Agression de Samara à Montpellier : les réseaux sociaux mis en cause dans un collège réputé «calme»

Quelques jours après les faits, le mobile du tabassage de l’adolescente de 13 ans demeure flou, tandis que sa mère pointe du doigt la passivité du personnel du collège où elle était scolarisée.
par Solange de Fréminville, correspondance à Montpellier
publié le 5 avril 2024 à 7h53

Tout serait parti d’un faux compte créé sur Snapchat. Une embrouille comme il y en a tant sur les réseaux sociaux. C’est ce qui ressort des témoignages des élèves du collège Arthur Rimbaud, à Montpellier (Hérault), recueillis devant l’établissement. Plusieurs connaissaient la victime, Samara, 13 ans, et l’un de ses agresseurs, F., une adolescente du même âge. Des photos d’élèves auraient été publiées sur ce faux compte. Et c’est Samara qui aurait été accusée d’avoir tout manigancé. A tort, dit notamment Bouchra, 14 ans, selon laquelle «Samara est harcelée depuis longtemps», confirmant les déclarations de sa famille. Ainsi, sans que rien ne vienne confirmer ces affirmations, il aurait couru à son sujet des rumeurs délétères, sur la base de photomontages à caractère sexuel sur des faux comptes, ayant mis à mal la réputation de l’adolescente.

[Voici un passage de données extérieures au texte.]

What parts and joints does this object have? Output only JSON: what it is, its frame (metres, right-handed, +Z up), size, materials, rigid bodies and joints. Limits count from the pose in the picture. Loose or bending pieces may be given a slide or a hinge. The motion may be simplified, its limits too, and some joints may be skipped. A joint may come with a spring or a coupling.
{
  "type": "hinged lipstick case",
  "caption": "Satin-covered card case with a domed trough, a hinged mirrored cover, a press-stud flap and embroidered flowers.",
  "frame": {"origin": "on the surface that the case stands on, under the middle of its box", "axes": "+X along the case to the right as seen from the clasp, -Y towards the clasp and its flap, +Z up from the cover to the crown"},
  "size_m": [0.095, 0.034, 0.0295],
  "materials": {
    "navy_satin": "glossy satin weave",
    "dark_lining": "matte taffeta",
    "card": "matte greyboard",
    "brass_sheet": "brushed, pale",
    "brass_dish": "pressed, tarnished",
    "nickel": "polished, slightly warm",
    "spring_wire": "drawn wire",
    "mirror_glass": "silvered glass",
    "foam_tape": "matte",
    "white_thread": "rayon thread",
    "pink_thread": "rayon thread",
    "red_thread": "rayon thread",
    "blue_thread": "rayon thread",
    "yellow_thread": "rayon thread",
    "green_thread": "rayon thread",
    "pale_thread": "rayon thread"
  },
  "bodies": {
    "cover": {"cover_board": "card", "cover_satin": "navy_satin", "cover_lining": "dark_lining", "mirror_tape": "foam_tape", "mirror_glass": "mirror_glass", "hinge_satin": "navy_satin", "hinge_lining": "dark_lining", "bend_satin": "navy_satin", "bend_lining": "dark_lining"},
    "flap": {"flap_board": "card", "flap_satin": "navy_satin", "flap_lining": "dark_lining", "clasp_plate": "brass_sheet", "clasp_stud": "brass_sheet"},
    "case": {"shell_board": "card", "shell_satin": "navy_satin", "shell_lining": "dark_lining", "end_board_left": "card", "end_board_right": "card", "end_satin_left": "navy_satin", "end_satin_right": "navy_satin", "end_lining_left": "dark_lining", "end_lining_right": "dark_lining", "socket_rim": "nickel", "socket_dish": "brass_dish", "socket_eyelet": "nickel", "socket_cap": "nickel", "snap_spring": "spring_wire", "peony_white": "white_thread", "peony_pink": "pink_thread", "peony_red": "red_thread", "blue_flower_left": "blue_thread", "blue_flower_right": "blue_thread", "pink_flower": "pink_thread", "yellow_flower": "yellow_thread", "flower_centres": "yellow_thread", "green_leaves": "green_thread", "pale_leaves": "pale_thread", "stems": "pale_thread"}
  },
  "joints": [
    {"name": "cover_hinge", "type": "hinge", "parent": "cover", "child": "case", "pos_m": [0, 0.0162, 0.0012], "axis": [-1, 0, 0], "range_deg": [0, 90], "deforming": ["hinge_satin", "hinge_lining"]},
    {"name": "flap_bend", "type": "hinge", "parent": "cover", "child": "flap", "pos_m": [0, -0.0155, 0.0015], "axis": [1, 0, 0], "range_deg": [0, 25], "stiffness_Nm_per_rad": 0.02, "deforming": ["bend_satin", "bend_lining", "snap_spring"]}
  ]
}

Une nouvelle affaire de cyberharcèlement, selon toute probabilité, mais seule l’enquête judiciaire en cours pourra apporter des éclaircissements et la confirmer ou non.

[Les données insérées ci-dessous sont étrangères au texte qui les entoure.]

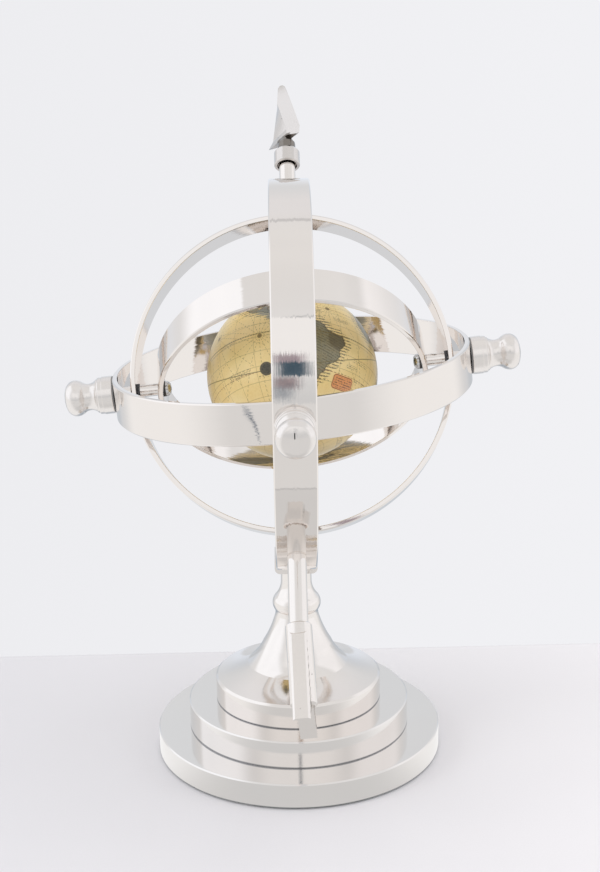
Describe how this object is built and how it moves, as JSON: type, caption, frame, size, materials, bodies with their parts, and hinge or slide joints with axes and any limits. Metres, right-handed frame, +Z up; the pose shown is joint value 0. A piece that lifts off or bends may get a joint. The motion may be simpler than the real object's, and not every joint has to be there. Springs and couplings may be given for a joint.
{
  "type": "armillary sphere",
  "caption": "Desk armillary sphere: a globe on an arrow axis inside nested, tilting polished metal rings, carried by a saddle on a stepped round pedestal.",
  "frame": {"origin": "centre of the underside of the felt pad, on the table", "axes": "+Z up through the pedestal and the common centre of the rings; -Y to the front, where the arrow's tail points; +X to the right; the fixed meridian ring lies in the YZ plane"},
  "size_m": [0.2892, 0.3236, 0.4265],
  "materials": {
    "polished_strip": "mirror-polished nickel-plated strip with fine cross-brushing",
    "polished_nickel": "polished nickel plate on turned metal",
    "turned_nickel": "satin turned, lightly pitted",
    "cast_nickel": "polished casting with soft facets",
    "screw_steel": "bright zinc-plated screws",
    "plain_steel": "plain machined steel, hidden",
    "black_washer": "black fibre",
    "bush_plastic": "dark acetal",
    "globe_map": "varnished parchment map print",
    "felt": "dark green felt"
  },
  "bodies": {
    "stand": {"felt_pad": "felt", "base_disc": "polished_nickel", "middle_disc": "polished_nickel", "bell_pedestal": "polished_nickel", "tie_rod": "plain_steel", "base_washer": "plain_steel", "base_nut": "plain_steel", "saddle": "polished_nickel", "saddle_screw": "screw_steel", "meridian_ring": "polished_strip", "arrow_shaft": "polished_nickel", "arrow_head": "cast_nickel", "arrow_tail": "cast_nickel", "front_knob": "turned_nickel", "back_knob": "turned_nickel", "front_knob_washer": "black_washer", "back_knob_washer": "black_washer", "front_pivot_screw": "screw_steel", "back_pivot_screw": "screw_steel", "front_spacer": "polished_nickel", "back_spacer": "polished_nickel", "front_screw_washer": "black_washer", "back_screw_washer": "black_washer", "upper_shaft_collar": "polished_nickel", "lower_shaft_collar": "polished_nickel", "collar_set_screws": "screw_steel"},
    "equator": {"equator_band": "polished_strip", "left_knob": "turned_nickel", "left_knob_washer": "black_washer", "left_pivot_screw": "screw_steel", "left_outer_spacer": "polished_nickel", "left_spacer_washer": "black_washer", "left_inner_spacer": "polished_nickel", "left_screw_washer": "black_washer", "right_knob": "turned_nickel", "right_knob_washer": "black_washer", "right_pivot_screw": "screw_steel", "right_outer_spacer": "polished_nickel", "right_spacer_washer": "black_washer", "right_inner_spacer": "polished_nickel", "right_screw_washer": "black_washer"},
    "colure": {"colure_ring": "polished_strip"},
    "ecliptic": {"ecliptic_ring": "polished_strip"},
    "globe": {"globe_ball": "globe_map", "upper_globe_bush": "bush_plastic", "lower_globe_bush": "bush_plastic"}
  },
  "joints": [
    {"name": "equator_tilt", "type": "hinge", "parent": "stand", "child": "equator", "pos_m": [0, 0, 0.255], "axis": [0, -1, 0], "range_deg": [-70, 60]},
    {"name": "colure_swing", "type": "hinge", "parent": "equator", "child": "colure", "pos_m": [0, 0, 0.255], "axis": [-0.9959, 0, -0.0899], "range_deg": [-115, 5]},
    {"name": "ecliptic_swing", "type": "hinge", "parent": "equator", "child": "ecliptic", "pos_m": [0, 0, 0.255], "axis": [-0.9959, 0, -0.0899], "range_deg": [-55, 60]},
    {"name": "globe_spin", "type": "hinge", "parent": "stand", "child": "globe", "pos_m": [0, 0, 0.255], "axis": [0, 0.6639, 0.7478], "continuous": true}
  ]
}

Tabassage et menaces de viol

Toujours est-il que le 2 avril, à la sortie d’Arthur Rimbaud, à 16 heures, la jeune fille aurait été entraînée à l’extérieur du collège par F., à environ 200 mètres de là, près d’une salle de fitness. C’est là que Samara aurait été violemment tabassée par deux garçons de 14 et 15 ans venant d’autres établissements scolaires, en contact avec F. via les réseaux sociaux. Blessée gravement à la tête et transportée en urgence au CHU, elle est sortie du coma le 3 avril et devait être entendue par la justice ce jeudi 4 avril. Pendant ce temps, trois mineurs ont été placés en garde à vue pour «tentative de meurtre sur mineur», dont F. Ils ont tous les trois «admis avoir porté des coups», a indiqué vendredi le parquet, qui a requis le placement en détention provisoire du plus âgé, un adolescent de 15 ans.

Sur F., des bruits contradictoires circulent. Seule certitude, à la suite d’une première altercation qui a eu des répercussions au sein du collège, elle a été exclue deux jours de l’établissement en mai 2023, puis de nouveau le mois suivant, d’après le rectorat de Montpellier, mais sans que le motif de ces sanctions n’ait été révélé. La mère de Samara a par ailleurs indiqué qu’il y aurait eu un appel au viol contre sa fille sur les réseaux sociaux l’an dernier. Mais ces faits n’ont été aucunement reliés.

L’autre affirmation de la mère de Samara relayée par les médias, c’est que sa fille aurait été montrée du doigt et agressée parce qu’elle ne portait pas le voile. Faux, selon des témoignages concordants d’élèves d’Arthur Rimbaud, selon lesquels seules les photos publiées sur les réseaux sociaux, que certains d’entre eux disent avoir vues, seraient à l’origine de l’affaire. Deux versions différentes, que l’enquête judiciaire devrait tenter de démêler.

«C’est la première fois qu’il y a des violences»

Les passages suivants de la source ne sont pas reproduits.